Troisièmement, les énormes ressources sont tout simplement prohibitives d’un point de vue démocratique. Si vous savez que vos futurs concurrents reçoivent des millions d’euros chaque année, vous devez être fou pour créer un nouveau parti en tant que député ou citoyen. Les chances de rivaliser équitablement avec les partis existants sont pratiquement nulles. Ceci, ajouté au seuil électoral, explique immédiatement la grande différence entre le paysage des partis flamands et belges figés et le paysage dynamique des partis néerlandais, où un député comme Pieter Omtzigt peut immédiatement devenir le plus important avec un nouveau parti. Le panel de citoyens We Need To Talk a donc recommandé de prévoir un financement de base pour les nouvelles initiatives, afin de créer des conditions de concurrence un peu plus équitables.
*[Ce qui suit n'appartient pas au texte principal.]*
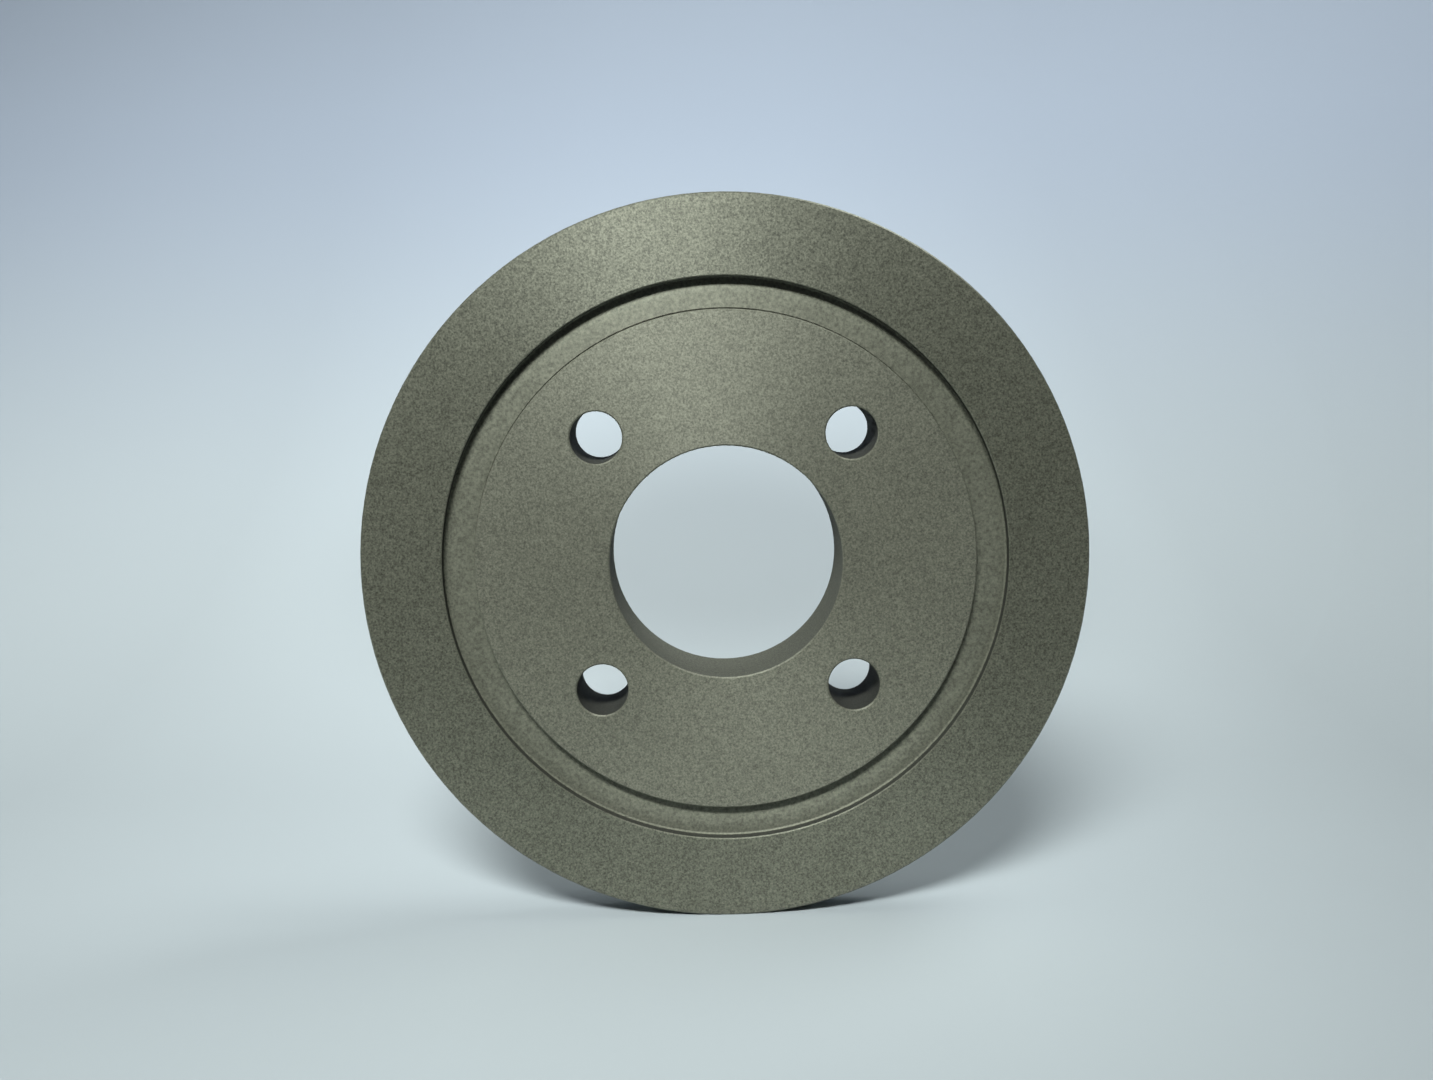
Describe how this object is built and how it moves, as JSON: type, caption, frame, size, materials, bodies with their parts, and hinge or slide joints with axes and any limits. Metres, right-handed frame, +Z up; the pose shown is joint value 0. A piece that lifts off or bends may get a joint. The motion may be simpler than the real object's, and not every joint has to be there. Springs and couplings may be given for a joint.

En tant que petits partis, respectivement en Flandre et en Wallonie, Vista et Oxygène ont donc décidé qu’il était temps de contester juridiquement la loi actuelle sur le financement des partis. Cette loi, quant à elle, date de 1989, mais, 35 ans plus tard, en raison de ses effets pervers sur notre démocratie, elle a manifestement besoin d’être révisée. L’objectif était d’endiguer la corruption des donateurs privés, ce qu’elle a parfaitement réussi à faire. Cependant, la loi a eu pour effet secondaire de renforcer la particratie déjà existante à l’époque, au point de saper complètement notre démocratie et les mécanismes de contrôle qui devraient conduire à une bonne gouvernance. Malgré tous les articles d’opinion et les panels de citoyens, les partis existants semblent incapables de modifier cette législation. L’année dernière, un comité d’experts de la Chambre a même demandé une réécriture complète de la loi, mais cette demande est restée lettre morte. Il n’en a rien été non plus. Entre-temps, il est clair que le patient en phase terminale ne s’opérera pas lui-même. Par conséquent, l’action en justice dénonçant la disproportion et la nature discriminatoire de cette législation est malheureusement devenue le dernier recours pour sauvegarder notre démocratie. Espérons que suffisamment de citoyens se réveilleront pour remédier à cette situation déséquilibrée.